__Work instructions__.
Restate the complete material exactly.

__Supplied information__.
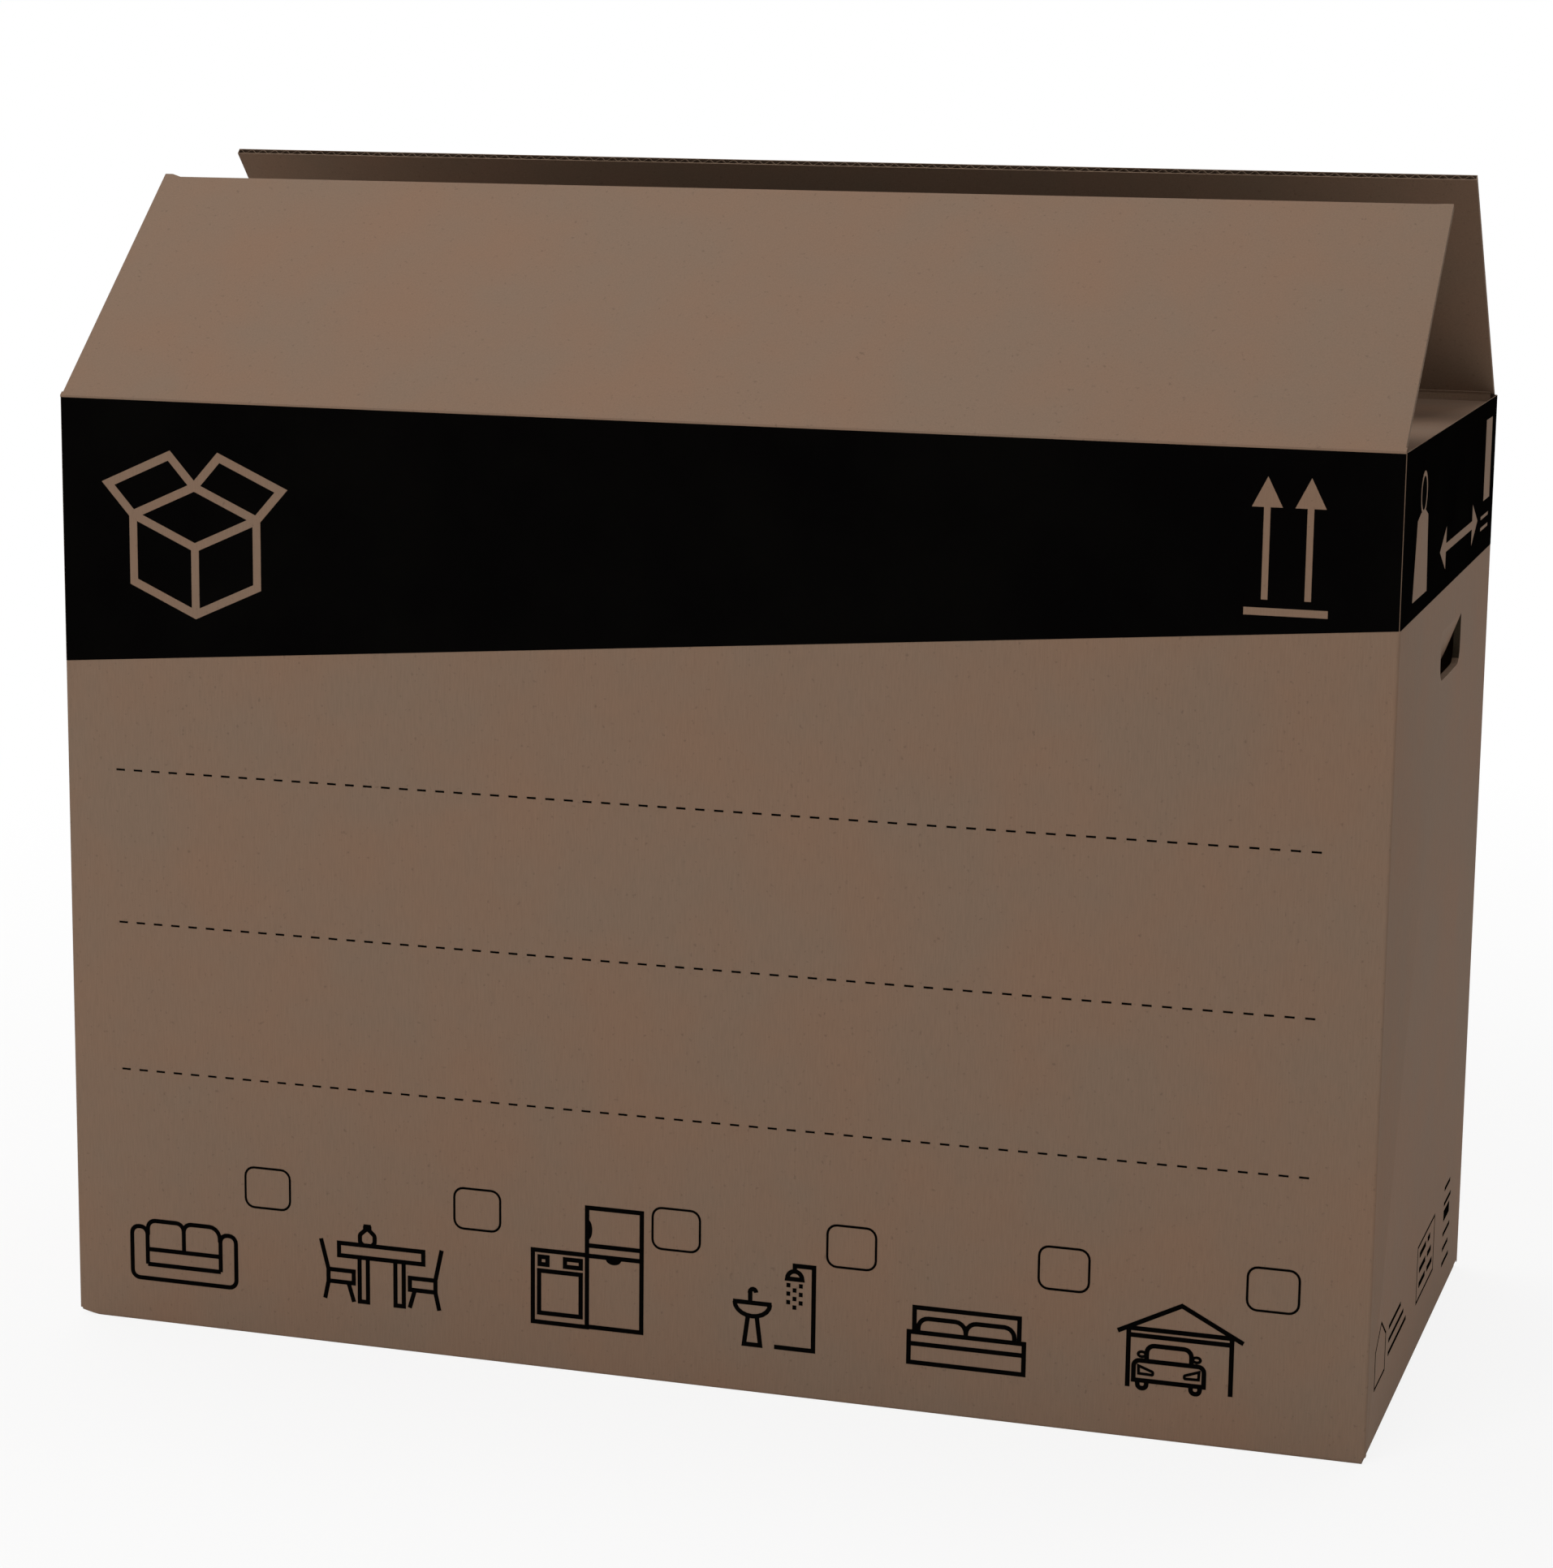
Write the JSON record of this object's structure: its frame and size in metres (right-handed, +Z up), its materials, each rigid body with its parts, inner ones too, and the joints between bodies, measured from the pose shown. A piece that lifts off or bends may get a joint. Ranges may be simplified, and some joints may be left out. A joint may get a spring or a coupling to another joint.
{
  "type": "moving box",
  "caption": "Open slotted carton of single-wall corrugated board with long top flaps leaning inwards, short flaps folded flat and hand holes.",
  "frame": {"origin": "middle of the footprint, on the floor", "axes": "+X along the front wall to the right, +Z up, front wall facing -Y"},
  "size_m": [0.8, 0.385, 0.7092],
  "materials": {
    "board_walls": "matte brown kraft liner, flexo print in black",
    "board_front_flap": "matte brown kraft liner",
    "board_back_flap": "matte brown kraft liner"
  },
  "bodies": {
    "carton": {"carton_body": "board_walls"},
    "front_flap": {"front_flap": "board_front_flap"},
    "back_flap": {"back_flap": "board_back_flap"}
  },
  "joints": [
    {"name": "front_flap_crease", "type": "hinge", "parent": "carton", "child": "front_flap", "pos_m": [0, -0.1927, 0.5702], "axis": [1, 0, 0], "range_deg": [-41, 224]},
    {"name": "back_flap_crease", "type": "hinge", "parent": "carton", "child": "back_flap", "pos_m": [0, 0.1927, 0.5702], "axis": [-1, 0, 0], "range_deg": [-46.4, 218.6]}
  ]
}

__Output of the exercise__.
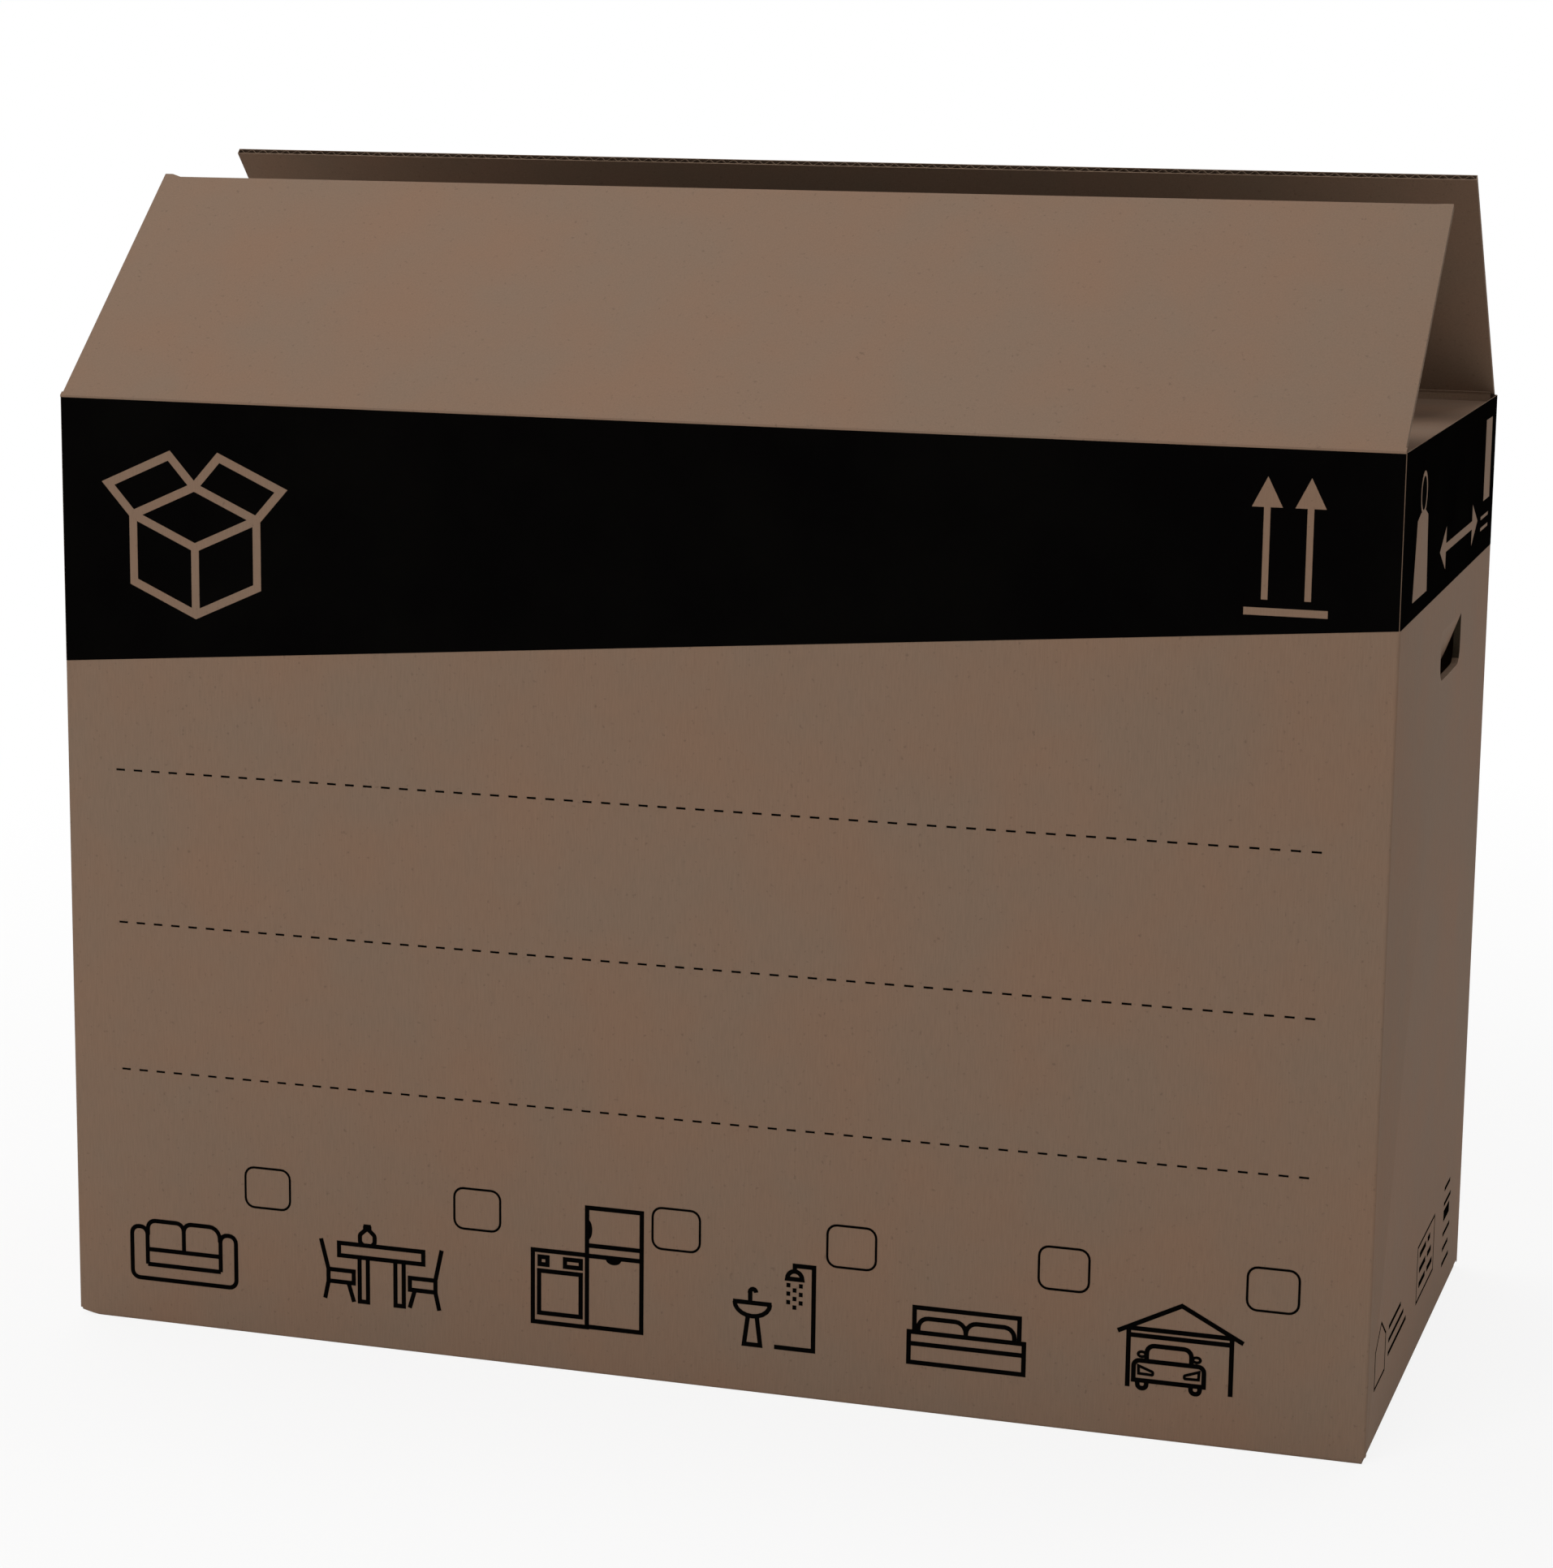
Write the JSON record of this object's structure: its frame and size in metres (right-handed, +Z up), its materials, each rigid body with its parts, inner ones too, and the joints between bodies, measured from the pose shown. A piece that lifts off or bends may get a joint. Ranges may be simplified, and some joints may be left out. A joint may get a spring or a coupling to another joint.
{
  "type": "moving box",
  "caption": "Open slotted carton of single-wall corrugated board with long top flaps leaning inwards, short flaps folded flat and hand holes.",
  "frame": {"origin": "middle of the footprint, on the floor", "axes": "+X along the front wall to the right, +Z up, front wall facing -Y"},
  "size_m": [0.8, 0.385, 0.7092],
  "materials": {
    "board_walls": "matte brown kraft liner, flexo print in black",
    "board_front_flap": "matte brown kraft liner",
    "board_back_flap": "matte brown kraft liner"
  },
  "bodies": {
    "carton": {"carton_body": "board_walls"},
    "front_flap": {"front_flap": "board_front_flap"},
    "back_flap": {"back_flap": "board_back_flap"}
  },
  "joints": [
    {"name": "front_flap_crease", "type": "hinge", "parent": "carton", "child": "front_flap", "pos_m": [0, -0.1927, 0.5702], "axis": [1, 0, 0], "range_deg": [-41, 224]},
    {"name": "back_flap_crease", "type": "hinge", "parent": "carton", "child": "back_flap", "pos_m": [0, 0.1927, 0.5702], "axis": [-1, 0, 0], "range_deg": [-46.4, 218.6]}
  ]
}